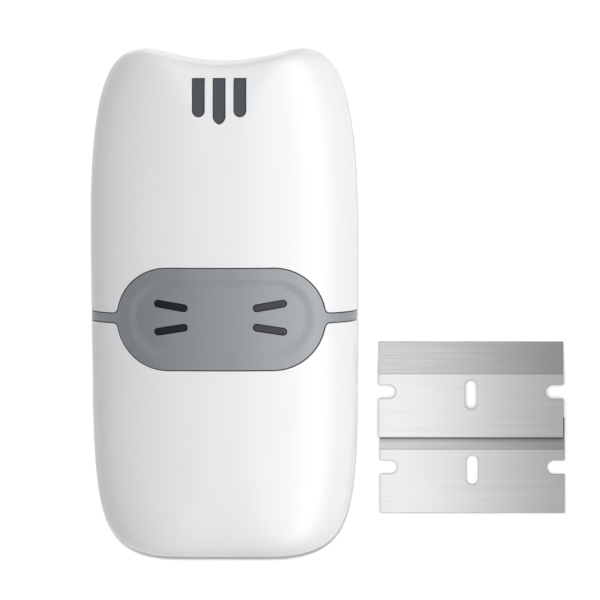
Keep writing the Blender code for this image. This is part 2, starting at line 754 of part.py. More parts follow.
def main():
    clear_scene()
    skin = add_object("skin_tool", body_solid(0))
    hollow = add_object("hollow_tool", body_solid(SHELL_WALL))
    core_skin = add_object("core_skin_tool", body_solid(CORE_INSET))
    band_cut = band_block("band_cut", SEAM_GAP)
    make_head_shell(hollow, band_cut)
    make_foot_cap(hollow, band_cut)
    make_grip_band(skin, hollow)
    make_inlay("forehead_inlay", bar_outlines(0), SEAT_GAP, BAR_RECESS, core_skin)
    dash_face = DISH_DEPTH + DASH_RECESS
    for side, word in ((-1, "left"), (1, "right")):
        make_inlay(f"whisker_inlay_{word}", dash_outlines(side, 0), INLAY_BORDER, dash_face, core_skin)
    bore = collar_hollow()
    make_core_rear(core_skin, bore)
    make_core_front(core_skin, bore)
    make_screws()
    make_blades()
    make_blade_clamp()
    make_hinge_pin()


main()
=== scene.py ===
# %% [markdown]
# A small hand scraper lies on a white table, with two of its spare blades beside it. Its body is
# moulded in glossy white plastic with two ears, a soft grey band runs round its waist, and the
# foot is a cap over the blade.
#
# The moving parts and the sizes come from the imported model, which is loaded first and stays as it
# is. Every piece made below rides on one of its bodies, so the scraper still opens and closes.

# %% Load the frame
import math

import bmesh
import bpy
from mathutils import Matrix, Vector
from mathutils.bvhtree import BVHTree
from mathutils.geometry import interpolate_bezier


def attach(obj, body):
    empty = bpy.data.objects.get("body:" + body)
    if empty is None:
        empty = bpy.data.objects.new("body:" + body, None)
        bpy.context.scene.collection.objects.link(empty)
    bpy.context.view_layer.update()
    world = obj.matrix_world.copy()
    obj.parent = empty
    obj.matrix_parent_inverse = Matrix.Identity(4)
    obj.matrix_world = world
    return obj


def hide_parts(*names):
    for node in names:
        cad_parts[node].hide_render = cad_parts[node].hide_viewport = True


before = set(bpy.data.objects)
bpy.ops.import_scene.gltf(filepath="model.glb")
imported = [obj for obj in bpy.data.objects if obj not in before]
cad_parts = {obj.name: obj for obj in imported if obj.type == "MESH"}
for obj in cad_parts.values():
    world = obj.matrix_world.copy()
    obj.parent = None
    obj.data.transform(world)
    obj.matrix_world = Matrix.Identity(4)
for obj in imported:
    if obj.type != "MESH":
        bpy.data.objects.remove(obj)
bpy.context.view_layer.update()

# %% [markdown]
# Most shapes here are stacks of rings: a loop of edges is drawn once, and each further ring is
# extruded from the last and its corners are moved to their places. Each corner carries its own
# number along the loop, which an extrusion copies, so a new corner always knows where it goes.
# Lofting by hand-written faces would give the same mesh, but an extrusion keeps track of the
# faces by itself.

# %% Rings and stacks
OVERRUN = 0.0020


def first_loop(mesh, points):
    """A loop of edges through these points. Each corner is numbered."""
    order = mesh.verts.layers.int.new("order")
    corners = [mesh.verts.new(point) for point in points]
    for number, corner in enumerate(corners):
        corner[order] = number
    return [mesh.edges.new(pair) for pair in zip(corners, corners[1:] + corners[:1])]


def next_loop(mesh, edges, points):
    """Extrudes the loop once and moves its new corners to these points."""
    made = bmesh.ops.extrude_edge_only(mesh, edges=edges)["geom"]
    order = mesh.verts.layers.int["order"]
    for corner in made:
        if isinstance(corner, bmesh.types.BMVert):
            corner.co = points[corner[order]]
    return [part for part in made if isinstance(part, bmesh.types.BMEdge)]


def outward(mesh):
    bmesh.ops.recalc_face_normals(mesh, faces=mesh.faces[:])
    return mesh


def stack(rings):
    """A closed solid through these rings, with a face over each end."""
    mesh = bmesh.new()
    edges = first_loop(mesh, rings[0])
    bmesh.ops.contextual_create(mesh, geom=edges)
    for ring in rings[1:]:
        edges = next_loop(mesh, edges, ring)
    bmesh.ops.contextual_create(mesh, geom=edges)
    return outward(mesh)


def hoop(rings):
    """A closed ring-shaped solid: the last ring is bridged back to the first."""
    mesh = bmesh.new()
    start = first_loop(mesh, rings[0])
    edges = start
    for ring in rings[1:]:
        edges = next_loop(mesh, edges, ring)
    bmesh.ops.bridge_loops(mesh, edges=start + edges)
    return outward(mesh)


def line(start, end, steps):
    """Points from start up to, but without, end."""
    shares = [step / steps for step in range(steps)]
    return [(start[0] + (end[0] - start[0]) * s, start[1] + (end[1] - start[1]) * s) for s in shares]


def arc(centre, radius, start, end, steps):
    angles = [start + (end - start) * step / steps for step in range(steps + 1)]
    return [(centre[0] + radius * math.cos(a), centre[1] + radius * math.sin(a)) for a in angles]


# %% [markdown]
# Booleans do the cutting: a slot, a seam or a pocket is a tool of its own, and it is taken from
# the body as a mould maker would. The modifier is applied at once and the tool is deleted, so
# what is left is one plain mesh. The manifold solver is quick, and every mesh here is closed.
#
# A finished piece is shaded smooth with sharp edges kept. Its normals are weighted by the size of
# the faces, so a large flat face stays flat next to its small bevels.

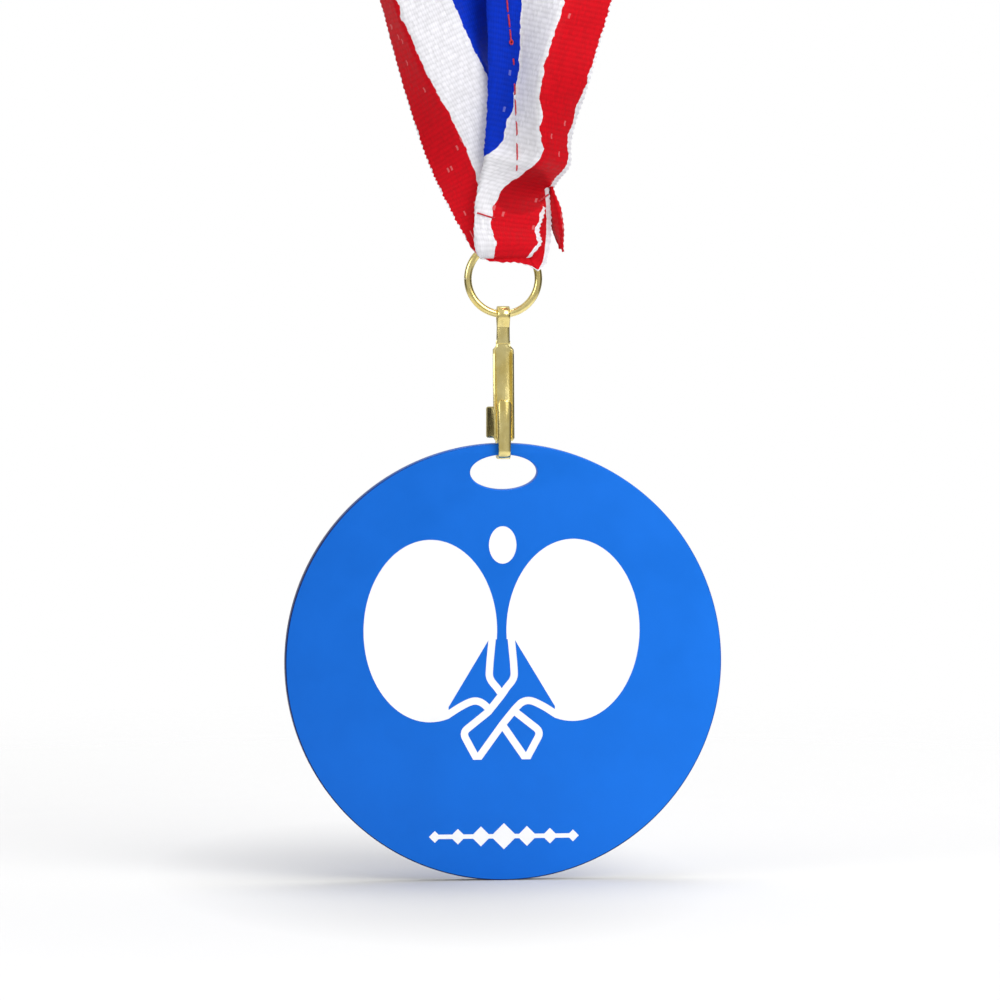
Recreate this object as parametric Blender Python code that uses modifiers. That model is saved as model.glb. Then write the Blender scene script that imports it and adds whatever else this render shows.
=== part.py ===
# A sports medal: a printed blue disc on a brass snap hook, a jump ring and a striped neck ribbon.
# Metres, +Z up. The face looks along -Y, and the origin is the middle of the disc's back face.
import math

import bmesh
import bpy
from mathutils import Matrix, Vector

MM = 0.001

# Disc
DISC_RADIUS = 35.0 * MM
DISC_THICKNESS = 2.5 * MM
DISC_EDGE = 0.25 * MM
DISC_SIDES = 128
HOLE_HALF_WIDTH = 5.4 * MM
HOLE_HALF_HEIGHT = 2.8 * MM
HOLE_HEIGHT = 30.4 * MM
HOLE_SIDES = 48
MID_Y = -DISC_THICKNESS / 2  # everything hangs in this plane

# Print on the face
PRINT_THICKNESS = 0.15 * MM
PRINT_GAP = 0.03 * MM
EMBLEM_SHIFT = -0.35 * MM
STROKE = 1.16 * MM
GRIP_CORNER = 1.0 * MM
BLADE_CENTRE = (11.45 * MM, 5.1 * MM)
BLADE_HALF = (10.7 * MM, 14.6 * MM)
BLADE_ARC = (-5.5, 286.0)
BLADE_CHORD = ((8.55 * MM, -7.1 * MM), (2.05 * MM, 3.7 * MM))
BALL_CENTRE = (-0.2 * MM, 18.8 * MM)
BALL_HALF = (2.2 * MM, 3.0 * MM)
BORDER_HEIGHT = -27.9 * MM
BORDER_BAR = 0.7 * MM
BORDER_PITCH = 3.7 * MM
LOZENGE_HALVES = (2.1 * MM, 1.6 * MM, 1.25 * MM, 0.95 * MM)  # from the middle one outwards

# Snap hook, bent from one strip of brass
STRIP_WIDTH = 2.0 * MM
STRIP_THICKNESS = 0.45 * MM
HOOK_FLOOR = 32.95 * MM  # the disc hangs just above this
HOOK_HALF = 2.0 * MM
HOOK_CORNER = 1.0 * MM
NOSE_TOP = 42.0 * MM
NOSE_WIDTH = 2.2 * MM
LEG_TOP = 44.0 * MM
CREASE = (0.28 * MM, 53.6 * MM)
EYE_HEIGHT = 55.45 * MM
EYE_RADIUS = 1.2 * MM
FLAP_END = (0.66 * MM, 50.9 * MM)

# Spring gate of the hook
GATE_PIVOT = (0.05 * MM, 51.3 * MM)
GATE_BEAD = 0.3 * MM
GATE_TONGUE = 2.0 * MM
GATE_WIDTH = 3.0 * MM
GATE_THICKNESS = 0.3 * MM
GATE_FLANGE = 0.75 * MM
GATE_FOOT = (-0.9 * MM, 35.45 * MM)
TAB_SIZE = (1.5 * MM, 0.9 * MM, 5.0 * MM)
TAB_HEIGHT = 38.4 * MM

# Jump ring
RING_HEIGHT = 61.25 * MM
RING_RADIUS = 5.65 * MM
WIRE_RADIUS = 0.62 * MM
RING_SPLIT = 0.15 * MM
RING_POINTS = 60

# Ribbon
RIBBON_WIDTH = 25.0 * MM
RIBBON_THICKNESS = 0.8 * MM
PIECE_GAP = 0.3 * MM
LOOP_HEIGHT = 66.2 * MM  # the ring swings about this height
LOOP_RADIUS = 2.3 * MM
LOOP_WIDTH = 8.0 * MM
LOOP_TOP = 71.9 * MM
ARCH_HEIGHT = 399.0 * MM
ARCH_RADIUS = 55.0 * MM
TWIST_FROM = 115.0 * MM
TWIST_TO = 345.0 * MM
# centre of each strand: across, in front (-) or behind (+), up
FRONT_STRAND = (
    (0.3, -2.6, 73.2),
    (2.0, -2.6, 80.0),
    (4.9, -2.6, 92.0),
    (7.2, -2.6, 106.0),
    (13.0, -2.2, 140.0),
    (21.5, -1.2, 190.0),
    (34.0, 0.0, 255.0),
    (46.0, 0.0, 320.0),
    (53.5, 0.0, 375.0),
    (55.0, 0.0, 399.0),
)
BACK_STRAND = (
    (-1.5, 2.6, 73.2),
    (-4.0, 2.6, 86.0),
    (-9.3, 2.6, 106.0),
    (-17.0, 2.2, 132.0),
    (-26.0, 1.6, 165.0),
    (-36.0, 0.6, 215.0),
    (-45.5, 0.0, 275.0),
    (-52.5, 0.0, 345.0),
    (-55.0, 0.0, 399.0),
)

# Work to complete
Repeat the span of lines that opens with the line holding "make_core_front(core_skin, bore)" and closes with the line holding "in imported if", exactly as it stands.

# Exercise answer
    make_core_front(core_skin, bore)
    make_screws()
    make_blades()
    make_blade_clamp()
    make_hinge_pin()


main()
=== scene.py ===
# %% [markdown]
# A small hand scraper lies on a white table, with two of its spare blades beside it. Its body is
# moulded in glossy white plastic with two ears, a soft grey band runs round its waist, and the
# foot is a cap over the blade.
#
# The moving parts and the sizes come from the imported model, which is loaded first and stays as it
# is. Every piece made below rides on one of its bodies, so the scraper still opens and closes.

# %% Load the frame
import math

import bmesh
import bpy
from mathutils import Matrix, Vector
from mathutils.bvhtree import BVHTree
from mathutils.geometry import interpolate_bezier


def attach(obj, body):
    empty = bpy.data.objects.get("body:" + body)
    if empty is None:
        empty = bpy.data.objects.new("body:" + body, None)
        bpy.context.scene.collection.objects.link(empty)
    bpy.context.view_layer.update()
    world = obj.matrix_world.copy()
    obj.parent = empty
    obj.matrix_parent_inverse = Matrix.Identity(4)
    obj.matrix_world = world
    return obj


def hide_parts(*names):
    for node in names:
        cad_parts[node].hide_render = cad_parts[node].hide_viewport = True


before = set(bpy.data.objects)
bpy.ops.import_scene.gltf(filepath="model.glb")
imported = [obj for obj in bpy.data.objects if obj not in before]
cad_parts = {obj.name: obj for obj in imported if obj.type == "MESH"}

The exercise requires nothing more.